And so one of the line items of revenue on like Ameritrades and ETrades, most other brokers uh you know statements. Ironically Schwab also. If you look at Schwab who were very outspoken outspoken opponents of HFT after the Michael Lewis book came out. Ironically, they engage in payment for order flow, which is to say they receive payments from HFTs for routing those trades out to HFTs. Uh this is a a practice that I think deserves some scrutiny.

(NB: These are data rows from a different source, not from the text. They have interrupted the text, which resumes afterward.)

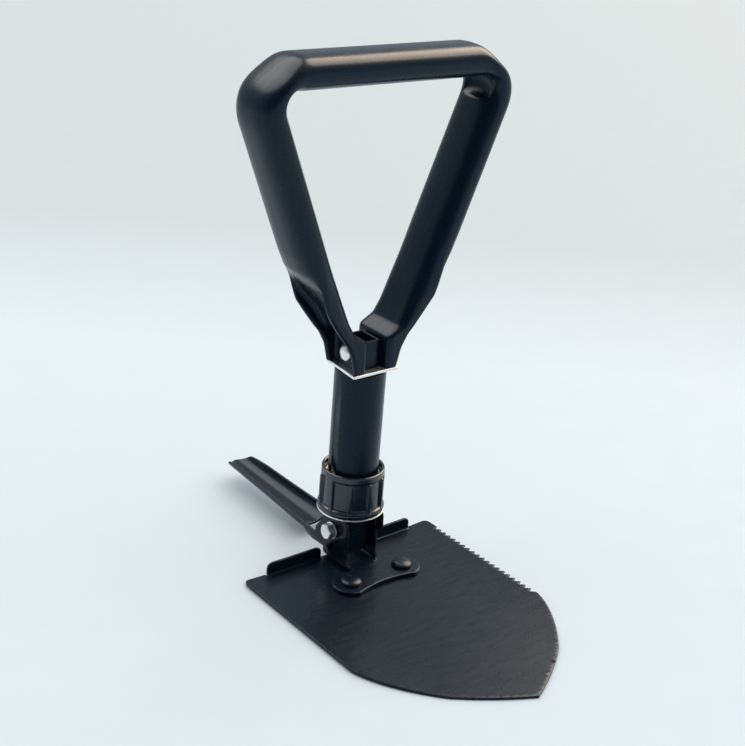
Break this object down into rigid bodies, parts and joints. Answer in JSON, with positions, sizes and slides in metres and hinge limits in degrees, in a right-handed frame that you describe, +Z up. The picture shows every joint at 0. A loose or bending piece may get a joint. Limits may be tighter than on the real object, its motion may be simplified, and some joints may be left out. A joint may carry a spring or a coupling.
{
  "type": "folding camp shovel",
  "caption": "Folding camp shovel with a saw-edged blade, trough pick, screw collar, sprung slider and triangular tube handle, standing on its blade.",
  "frame": {"origin": "on the shaft's axis at the ground, under the blade's flat middle", "axes": "+Z up along the shaft, -Y to the blade's tip, +Y to the pick's tip, +X to the saw edge; every hinge axis is along X"},
  "size_m": [0.1586, 0.2753, 0.2877],
  "materials": {
    "coated_steel": "satin",
    "collar_plastic": "semi-gloss",
    "bright_steel": "zinc plated",
    "guide_plastic": "matt"
  },
  "bodies": {
    "blade_group": {"blade": "coated_steel", "hinge_bracket": "coated_steel", "blade_rivet_left": "coated_steel", "blade_rivet_right": "coated_steel", "pivot_bolt": "bright_steel", "pivot_nut": "bright_steel", "pivot_washer_left": "bright_steel", "pivot_washer_right": "bright_steel"},
    "pick": {"pick": "coated_steel"},
    "shaft": {"hinge_lug": "coated_steel", "pivot_spacer": "bright_steel", "lug_pin": "bright_steel", "shaft_tube": "coated_steel", "threaded_sleeve": "bright_steel", "tube_end_plate": "bright_steel", "slider_guide": "guide_plastic", "spring_anchor_pin": "bright_steel"},
    "washer": {"thrust_washer": "bright_steel"},
    "collar": {"lock_collar": "collar_plastic"},
    "slider": {"slider_tube": "coated_steel", "slider_stop_pin": "bright_steel", "slider_spring": "bright_steel", "handle_pin": "bright_steel", "handle_pin_washer": "bright_steel"},
    "handle": {"handle": "coated_steel"}
  },
  "joints": [
    {"name": "shaft_fold", "type": "hinge", "parent": "blade_group", "child": "shaft", "pos_m": [0, -0.002, 0.023], "axis": [1, 0, 0], "range_deg": [0, 90]},
    {"name": "pick_fold", "type": "hinge", "parent": "shaft", "child": "pick", "pos_m": [0, -0.002, 0.023], "axis": [1, 0, 0], "range_deg": [0, 50]},
    {"name": "collar_travel", "type": "slide", "parent": "shaft", "child": "washer", "axis": [0, 0, 1], "range_m": [0, 0.009]},
    {"name": "collar_turn", "type": "hinge", "parent": "washer", "child": "collar", "pos_m": [0, 0, 0.047], "axis": [0, 0, 1], "range_deg": [0, 1080]},
    {"name": "handle_pull", "type": "slide", "parent": "shaft", "child": "slider", "axis": [0, 0, 1], "range_m": [0, 0.0297], "deforming": ["slider_spring"]},
    {"name": "handle_fold", "type": "hinge", "parent": "slider", "child": "handle", "pos_m": [0, 0, 0.1285], "axis": [-1, 0, 0], "range_deg": [0, 125]}
  ],
  "couplings": [
    {"joint": "collar_travel", "follows": "collar_turn", "m_per_rad": 0.00047746},
    {"joint": "handle_pull", "follows": "handle_fold", "m_per_rad": 0.0135}
  ]
}
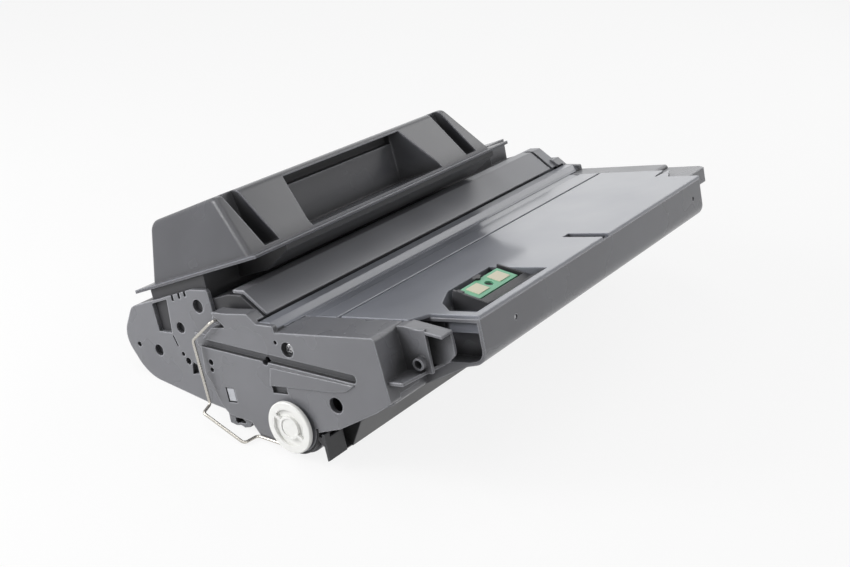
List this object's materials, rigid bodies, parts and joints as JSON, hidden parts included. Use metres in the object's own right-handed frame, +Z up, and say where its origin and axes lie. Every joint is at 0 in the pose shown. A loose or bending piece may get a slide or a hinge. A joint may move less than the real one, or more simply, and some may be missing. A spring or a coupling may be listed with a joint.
{
  "type": "toner cartridge",
  "caption": "Long laser printer toner cartridge: flat-topped drum unit with side covers and a sprung drum shutter, joined to a toner hopper with a raised hand grip.",
  "frame": {"origin": "bottom centre of the overall box, at the height of the table it stands on", "axes": "+X along the drum from the guide disc end to the drive coupling end, +Y from the flat platform towards the hand grip, +Z up"},
  "size_m": [0.3798, 0.253, 0.1321],
  "materials": {
    "blade_rubber": "satin",
    "charcoal": "fine moulded texture",
    "chrome_screw": "bright",
    "clear_film": "film",
    "dark_resin": "matte",
    "gloss_charcoal": "satin gloss",
    "green_board": "solder mask",
    "magnet_black": "matte",
    "pad_cream": "satin",
    "photoconductor": "coated satin",
    "roller_rubber": "matte",
    "shutter_resin": "satin",
    "sleeve_metal": "blasted",
    "steel": "ground",
    "white_resin": "satin",
    "window_resin": "satin",
    "wire_steel": "bright drawn",
    "zinc_steel": "zinc plated"
  },
  "bodies": {
    "housing": {"left_side_cover": "charcoal", "right_side_cover": "charcoal", "waste_bin": "charcoal", "platform_cover": "gloss_charcoal", "exposure_bar": "gloss_charcoal", "drum_pin": "steel", "drum_bearing_disc": "white_resin", "drum_right_bearing": "white_resin", "charge_bearing_left": "white_resin", "charge_bearing_right": "white_resin", "cleaning_bracket": "zinc_steel", "cleaning_blade": "blade_rubber", "cleaning_screws": "chrome_screw", "chip_tray": "dark_resin", "chip_board": "green_board", "chip_contacts": "pad_cream", "developer_housing": "charcoal", "sleeve_bush_left": "white_resin", "sleeve_bush_right": "white_resin", "magnet_core": "magnet_black", "doctor_bracket": "zinc_steel", "doctor_blade": "blade_rubber", "toner_hopper": "charcoal", "idler_post": "steel", "hopper_end_cap": "charcoal", "gear_cover": "charcoal", "handle_cover": "charcoal", "sloped_panel": "charcoal", "toner_window": "window_resin", "cover_screws": "chrome_screw", "front_screws": "chrome_screw"},
    "drum": {"drum_tube": "photoconductor", "drum_left_flange": "white_resin", "drum_drive_flange": "white_resin"},
    "charge_roller": {"charge_roller_shaft": "steel", "charge_roller_rubber": "roller_rubber"},
    "sleeve": {"magnetic_sleeve": "sleeve_metal", "sleeve_gear": "white_resin"},
    "idler": {"idler_gear": "white_resin"},
    "agitator": {"agitator_shaft": "dark_resin", "agitator_gear": "white_resin", "agitator_sheet": "clear_film"},
    "links": {"shutter_link_left": "wire_steel", "shutter_link_right": "wire_steel"},
    "shutter": {"drum_shutter": "shutter_resin"}
  },
  "joints": [
    {"name": "drum_spin", "type": "hinge", "parent": "housing", "child": "drum", "pos_m": [0, -0.02454, 0.0197], "axis": [1, 0, 0], "continuous": true},
    {"name": "charge_roller_spin", "type": "hinge", "parent": "housing", "child": "charge_roller", "pos_m": [0, -0.02406, 0.04099], "axis": [1, 0, 0], "continuous": true},
    {"name": "sleeve_spin", "type": "hinge", "parent": "housing", "child": "sleeve", "pos_m": [0, 0.00089, 0.01779], "axis": [1, 0, 0], "continuous": true},
    {"name": "idler_spin", "type": "hinge", "parent": "housing", "child": "idler", "pos_m": [0, 0.03209, 0.0313], "axis": [1, 0, 0], "continuous": true},
    {"name": "agitator_spin", "type": "hinge", "parent": "housing", "child": "agitator", "pos_m": [0, 0.08309, 0.03146], "axis": [1, 0, 0], "continuous": true},
    {"name": "shutter_link_swing", "type": "hinge", "parent": "housing", "child": "links", "pos_m": [0, 0.03555, 0.06735], "axis": [1, 0, 0], "range_deg": [0, 18], "stiffness_Nm_per_rad": 0.12, "springref_deg": -28.65},
    {"name": "shutter_turn", "type": "hinge", "parent": "links", "child": "shutter", "pos_m": [0, -0.02103, 0.00284], "axis": [1, 0, 0], "range_deg": [0, 72]}
  ],
  "couplings": [
    {"joint": "sleeve_spin", "follows": "drum_spin", "ratio": -1.55},
    {"joint": "idler_spin", "follows": "drum_spin", "ratio": 0.64583},
    {"joint": "agitator_spin", "follows": "drum_spin", "ratio": -0.57407},
    {"joint": "charge_roller_spin", "follows": "drum_spin", "ratio": -2.5},
    {"joint": "shutter_turn", "follows": "shutter_link_swing", "ratio": 4}
  ]
}
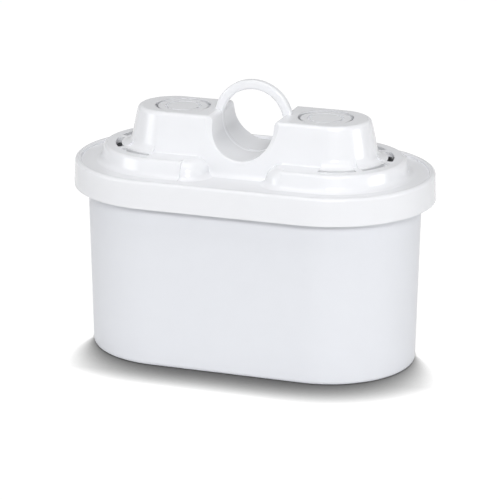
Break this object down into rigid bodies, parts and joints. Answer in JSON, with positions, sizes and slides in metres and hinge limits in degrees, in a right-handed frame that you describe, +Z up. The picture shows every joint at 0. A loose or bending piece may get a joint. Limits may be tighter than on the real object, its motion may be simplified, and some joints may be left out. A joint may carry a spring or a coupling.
{
  "type": "water pitcher filter cartridge",
  "caption": "Oval drop-in filter cartridge for a water pitcher, with a tapered container, an overhanging skirt, hollow inlet towers and a pull ring in a finger trough.",
  "frame": {"origin": "middle of the base, on the plane that the container stands on", "axes": "+X along the length of the oval, from one tower to the other; +Y across, from front to back, through the finger hole of the ring; +Z up"},
  "size_m": [0.1078, 0.0614, 0.0815],
  "materials": {
    "container_plastic": "semi-gloss white polypropylene",
    "lid_plastic": "semi-gloss white polypropylene",
    "screen_mesh": "fine woven polyester mesh",
    "granules": "loose dry granules"
  },
  "bodies": {
    "root": {"container": "container_plastic", "lid": "lid_plastic", "inlet_screen": "screen_mesh", "outlet_screen": "screen_mesh", "media": "granules"}
  },
  "joints": []
}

It's a very old world practice. It's an old school practice. It predates H F T as we know it. HFT as we know it, especially in in the US equity market really didn't exist and it's in in anything like the form it does now. Uh until about 2007. But this payment for order flow stuff goes back way further than. Uh kind of wholesale market making operations go back decades. Um the next kind is a non-contractual market maker. So there are strategies which
sort of loosely provide liquidity to the marketplace. They're very skittish though because it's a If you're not very careful, it's a highly unprofitable thing to do. It is a great way to lose money. Uh and so you want to be very careful if you're gonna provide liquidity. Um to the market, uh that way. A third kind are what we call uh just fast alpha traders. And so these are taking the same kinds of strategies and concepts that
uh slower trader, someone who holds positions for days or weeks might use, for example, mean reversion. It's a bet that similar things will have their price converge. So if you have, you know, two airline stocks that are both large cap in the same country, like American and United, uh all else equal, especially on a short timescale. any divergence in their price is likely to be some short term liquidity driven thing. And so if you fade that move, if you
buy the underperformer and sell the outperformer, you have a fairly low risk trade and maybe you'll make money on it. Um and so there's some of this kind of stuff that goes on in the sort of fast alpha category and and lots of other little games and trade. um, ideas for alpha. They just have a short horizon.
¶ Latency Sensitive Traders and Volume
And the last are the most latency sensitive, which are the true arbitrages. So things like index arbitrage. Funny enough, they are the most latency sensitive, but also the ones which violate the first two components of the definition of HFT I gave earlier, especially the one about Particularly the one about not taking home positions overnight. So in an index ARB trade, let's say you have an index of fifty stops. Uh I think the Euro stocks has fifty stocks in it. Um
So there's an index that trades on a futures market. There are ETFs that track this. uh uh this index as well. And then it has the fifty underlying components. Well if you can see in real time that the index isn't tracking its components properly. Then you can buy the underperformer and sell the outperformer. And you've effectively locked in a riskless profit. The problem is you may never be able to exit that trade.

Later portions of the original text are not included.